My model is PyTorch vanilla implementation of the RetinaNet (torchvision.models.detection.retinanet_resnet50_fpn + torchvision.models.detection.retinanet.RetinaNetHead) which is applied to a custom image dataset.

Is there another quick way to check that FP16 is really working on my env (to exclude a case when my particular usage of RetinaNet is somehow faulty)?

Could it be that the data/gradients aren’t being cast to the half-precision variants? I don’t know how lightning works or if it’s supposed to include this automatically, but if autocast isn’t included then it won’t matter that AMP is imported.

1 Like

Hi @cpeters :wave:
When I did FP16 with PyTorch Lightning in Kaggle kernels, the precision config was the only change I did to enable AMP. However, indeed, the dataset was 8bits images.

This time I’m running on a dataset that I created myself (using just a mobile camera). So possibly this is the reason of the issue.
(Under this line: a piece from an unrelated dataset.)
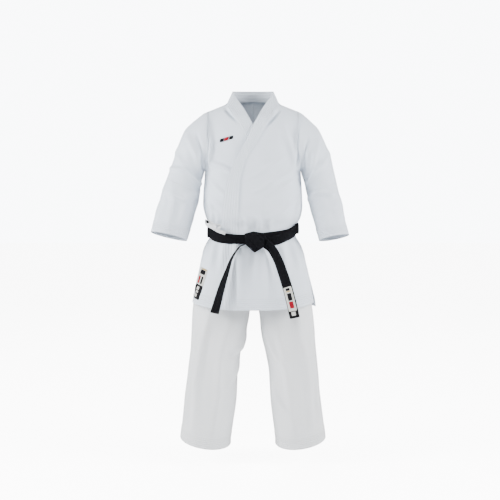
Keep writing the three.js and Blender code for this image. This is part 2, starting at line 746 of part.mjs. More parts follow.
const SKIRT_TOP = SKIRT_SPLIT - SKIRT_SPLIT_GAP;
const SKIRT_HEM_TOP = JACKET_HEM + SKIRT_HEM_WIDTH;
const skirtHeight = (v) => mix(JACKET_HEM, SKIRT_TOP, v);
for (const [name, side] of [["left", 1], ["right", -1]]) {
  const over = side > 0;
  add(jacket, "front_panel_" + name, frontPanel(over, SKIRT_SPLIT), jacketCanvas());
  add(jacket, "back_panel_" + name, backPanel(side, SKIRT_SPLIT), jacketCanvas());
  add(jacket, "shoulder_lining_" + name, shoulderLining(side), jacketCanvas());
  add(jacket, "lapel_" + name, lapelBand(over, lapelHeight, LAPEL_ROWS), jacketCanvas());
  add(jacket, "skirt_lapel_" + name, lapelBand(over, skirtHeight, 5), jacketCanvas());
  add(jacket, "front_skirt_" + name, skirtPanel(over, SKIRT_TOP, SKIRT_HEM_TOP + 1, CLOTH), jacketCanvas());
  const hemPanel = skirtPanel(over, SKIRT_HEM_TOP, JACKET_HEM, HEM_THICKNESS);
  add(jacket, "front_hem_" + name, hemPanel, jacketCanvas());
  add(jacket, "vent_patch_" + name, ventPatch(side), jacketCanvas());

  const sleeve = sleeveShape(name);
  add(jacket, "sleeve_head_" + name, sleevePiece(sleeve, 0, 1.97, 5), jacketCanvas());
  add(jacket, "sleeve_upper_" + name, sleevePiece(sleeve, 2, 3.97, 4), jacketCanvas());
  add(jacket, "sleeve_elbow_" + name, sleevePiece(sleeve, 4, 4.98, 3), jacketCanvas());
  add(jacket, "sleeve_end_" + name, sleevePiece(sleeve, 5, 6.36, 3), jacketCanvas());
  const cuffHem = sleevePiece(sleeve, 7 - CUFF_HEM / 64, 7, 1, HEM_THICKNESS);
  add(jacket, "cuff_hem_" + name, cuffHem, jacketCanvas());

  const hemTop = (angle) => legHem(angle) + LEG_HEM_WIDTH;
  const kneeTop = KNEE + KNEE_BAND / 2;
  const kneeLow = KNEE - KNEE_BAND / 2;
  const legTop = (angle) => hipCut(Math.abs(leg(700, 3) * Math.sin(angle)), 3);
  add(trousers, "trouser_seat_" + name, trouserSeat(side), trouserCanvas());
  add(trousers, "trouser_leg_" + name, legPiece(side, legTop, () => kneeTop + 1, 5), trouserCanvas());
  add(trousers, "trouser_knee_" + name, legPiece(side, () => kneeTop, () => kneeLow, 3), trouserCanvas());
  const lower = legPiece(side, () => kneeLow - 1, (a) => hemTop(a) + 1, 6);
  add(trousers, "lower_leg_" + name, lower, trouserCanvas());
  add(trousers, "leg_hem_" + name, legPiece(side, hemTop, legHem, 1, HEM_THICKNESS), trouserCanvas());

  const strap = strapShape(BELT_ENDS[name]);
  add(belt, "belt_end_" + name, clothPanel(strap.surface, 2, 16, BELT_THICKNESS, strap.core), beltCotton());
}

function legHem(angle) {
  return LEG_HEM_HEIGHT + 11 * Math.cos(angle) + 10 * Math.sin(angle);
}

add(jacket, "back_skirt", backSkirt(SKIRT_TOP, SKIRT_HEM_TOP + 1, CLOTH), jacketCanvas());
add(jacket, "back_hem", backSkirt(SKIRT_HEM_TOP, JACKET_HEM, HEM_THICKNESS), jacketCanvas());
add(jacket, "neck_collar", neckCollar(), jacketCanvas());

add(belt, "belt_inner_wrap", beltWrap(beltInner), beltCotton());
add(belt, "belt_outer_wrap", beltWrap(beltOuter), beltCotton());
const knot = add(belt, "belt_knot", beltKnot().rotateX(Math.PI / 2), beltCotton());
knot.position.set(KNOT_X, KNOT_BACK - 5, KNOT_HEIGHT);

const bandLoop = (angle, grow, rise) => bodyRing(angle, WAIST_LOW, grow).add(point(0, 0, rise));
const casing = [
  [-TROUSER_CLEARANCE, 0],
  [-TROUSER_CLEARANCE, WAISTBAND_HEIGHT],
  [-TROUSER_CLEARANCE - 9, WAISTBAND_HEIGHT],
  [-TROUSER_CLEARANCE - 9, 0],
  [-TROUSER_CLEARANCE - 7, 0],
  [-TROUSER_CLEARANCE - 7, WAISTBAND_HEIGHT - 2],
  [-TROUSER_CLEARANCE - 2, WAISTBAND_HEIGHT - 2],
  [-TROUSER_CLEARANCE - 2, 0],
];
// Sets a flat plate on a face: its back just clear of the point, turned to the face's normal.
const PLATE_GAP = 0.8;
const bodyCore = (p) => point(p.x * 0.7, 0, p.z);
function setOn(mesh, surface, v, lean, gap = PLATE_GAP, core = bodyCore) {
  const u = 0.5;
  const normal = outward(surface, u, v, core);
  const up = point(Math.sin(lean), 0, Math.cos(lean));
  up.addScaledVector(normal, -up.dot(normal)).normalize();
  const back = normal.clone().negate();
  mesh.quaternion.setFromRotationMatrix(
    new THREE.Matrix4().makeBasis(new THREE.Vector3().crossVectors(back, up), back, up),
  );
  mesh.position.copy(surface(u, v)).addScaledVector(normal, gap);
}

const patchOfFront = (x, z, reach) => (u, v) =>
  frontPoint(false, mix(x - reach, x + reach, u), mix(z - reach, z + reach, v));
const badge = add(jacket, "chest_badge", labelPlate(57, 14, 1.2), badgeThread());
setOn(badge, patchOfFront(102, 1296, 20), 0.5, 0.26);
const hemLabel = add(jacket, "hem_label", labelPlate(34, 118, 1.4), labelWeave());
setOn(hemLabel, patchOfFront(209, 722, 12), 0.5, 0.3, 2.2);
const outerTie = add(jacket, "side_tie_outer", tieBow(26), tieCotton());
setOn(outerTie, patchOfFront(163, 976, 8), 0.5, -0.4, 3);
const innerTie = add(jacket, "side_tie_inner", tieBow(18), tieCotton());
setOn(innerTie, (u, v) => bodyPoint(mix(150, 158, u), mix(1026, 1034, v), -1, -20), 0.5, 0);
const beltLabel = add(belt, "belt_end_label", labelPlate(36, 104, 1.2), labelWeave());
const labelStrap = strapShape(BELT_ENDS.left);
setOn(beltLabel, labelStrap.surface, 0.8, 0, 1, labelStrap.core);

add(trousers, "trouser_waistband", hoop(bandLoop, casing, 32), trouserCanvas());
const elastic = [
  [-TROUSER_CLEARANCE - 3.4, 3],
  [-TROUSER_CLEARANCE - 3.4, WAISTBAND_HEIGHT - 4],
  [-TROUSER_CLEARANCE - 5.6, WAISTBAND_HEIGHT - 4],
  [-TROUSER_CLEARANCE - 5.6, 3],
];
add(trousers, "waist_elastic", hoop(bandLoop, elastic, 32), elasticRubber());
add(trousers, "crotch_gusset", gusset(), trouserCanvas());

export default uniform;
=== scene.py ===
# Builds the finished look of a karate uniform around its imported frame: a wrap jacket of heavy canvas,
# wide trousers, a stitched black belt, woven labels and an embroidered badge, in metres.
import math

import bmesh
import bpy
import numpy as np
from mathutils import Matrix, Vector, noise


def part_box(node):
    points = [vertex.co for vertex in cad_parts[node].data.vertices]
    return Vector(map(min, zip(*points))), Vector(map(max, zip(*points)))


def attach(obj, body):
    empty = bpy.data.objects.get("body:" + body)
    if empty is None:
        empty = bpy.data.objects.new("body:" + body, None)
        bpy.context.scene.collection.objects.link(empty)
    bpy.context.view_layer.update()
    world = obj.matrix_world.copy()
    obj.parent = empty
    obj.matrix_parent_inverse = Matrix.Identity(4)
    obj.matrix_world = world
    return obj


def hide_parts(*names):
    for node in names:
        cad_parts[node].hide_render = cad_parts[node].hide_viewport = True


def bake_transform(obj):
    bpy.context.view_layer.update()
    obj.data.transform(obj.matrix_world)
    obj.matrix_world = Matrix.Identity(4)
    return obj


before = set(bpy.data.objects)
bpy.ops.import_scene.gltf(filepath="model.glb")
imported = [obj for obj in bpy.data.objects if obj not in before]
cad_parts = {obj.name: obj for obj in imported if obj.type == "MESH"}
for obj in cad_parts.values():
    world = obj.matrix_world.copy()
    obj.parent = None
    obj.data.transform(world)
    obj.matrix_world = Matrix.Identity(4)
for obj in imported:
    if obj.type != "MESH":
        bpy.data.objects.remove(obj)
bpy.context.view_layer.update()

bl_info = {
    "name": "Karate Uniform",
    "version": (1, 0, 0),
    "blender": (4, 5, 0),
    "location": "3D View > Sidebar > Uniform",
    "description": "Makes a worn karate uniform with its belt around a packed frame",
    "category": "Add Mesh",
}

# Heights are given above the floor, as the uniform is worn, and lowered to the frame's origin.
FLOOR = -1.437
CANVAS = 0.0014
BELT_WIDTH = 0.040
BELT_THICKNESS = 0.0036
SIDES = (("left", 1), ("right", -1))
FOLD_DEPTH = 2.0


def mix(a, b, t):
    return a + (b - a) * t


def ease(start, end, value):
    t = np.clip((value - start) / (end - start), 0.0, 1.0)
    return t * t * (3 - 2 * t)


def through(rows):
    """A smooth curve through rows of (key, value, value...): read(key, column)."""
    table = np.array(sorted(rows), float)
    keys = table[:, 0]

    def read(key, column=1):
        values = table[:, column]
        slopes = np.gradient(values, keys)
        key = np.clip(key, keys[0], keys[-1])
        i = np.clip(np.searchsorted(keys, key) - 1, 0, len(keys) - 2)
        span = keys[i + 1] - keys[i]
        t = (key - keys[i]) / span
        bow = (t * (1 - t) ** 2 * slopes[i] - t * t * (1 - t) * slopes[i + 1]) * span
        return mix(values[i], values[i + 1], t * t * (3 - 2 * t)) + bow

    return read


# ---- the garment's shape ------------------------------------------------------------------------

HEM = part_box("front_hem_left")[0][2] - FLOOR
BELT = 0.932
ARMPIT = 1.170
SHOULDER_TIP = 1.405
ARMHOLE_MIDDLE = (ARMPIT + SHOULDER_TIP) / 2
NECK_HALF = 0.105
SHOULDER_HALF = 0.185
OVERLAP = 0.0055
ROUNDNESS = 2.4
V_POINT = 1.354

# Half-width and half-depth of the jacket by height.
torso = through(
    [
        (HEM, 0.2435, 0.172),
        (0.700, 0.2300, 0.160),
        (0.790, 0.2130, 0.144),
        (0.842, 0.2020, 0.127),
        (0.885, 0.1860, 0.118),
        (0.912, 0.1700, 0.117),
        (BELT, 0.1675, 0.117),
        (0.955, 0.1700, 0.119),
        (0.985, 0.1870, 0.133),
        (1.020, 0.1960, 0.140),
        (1.080, 0.1960, 0.140),
        (ARMPIT, 0.1900, 0.136),
        (1.230, 0.1850, 0.130),
        (SHOULDER_TIP, 0.1850, 0.126),
    ]
)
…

Does it mean that I need to include bits downscaling into my data processing routine?

…just in case, I have posted a thread on the PyTorch Lightning side about this issue:

Thank you,

It sounds like it should be a problem on Lightning’s end? There’s nothing about the 3000 series that doesn’t work with AMP (I’ve done it here), and when writing native pytorch the casting is done explicitly.

1 Like

@cpeters, Most likely. It’s getting interesting.

I have executed the project, which I used to test AMP in Kaggle kernels, in my workstation. AMP seems to be working there. So yeah, seems like it’s some issues on Lighting side which my combination of model/dataset discovered :relieved:

In any case, thank you for the help!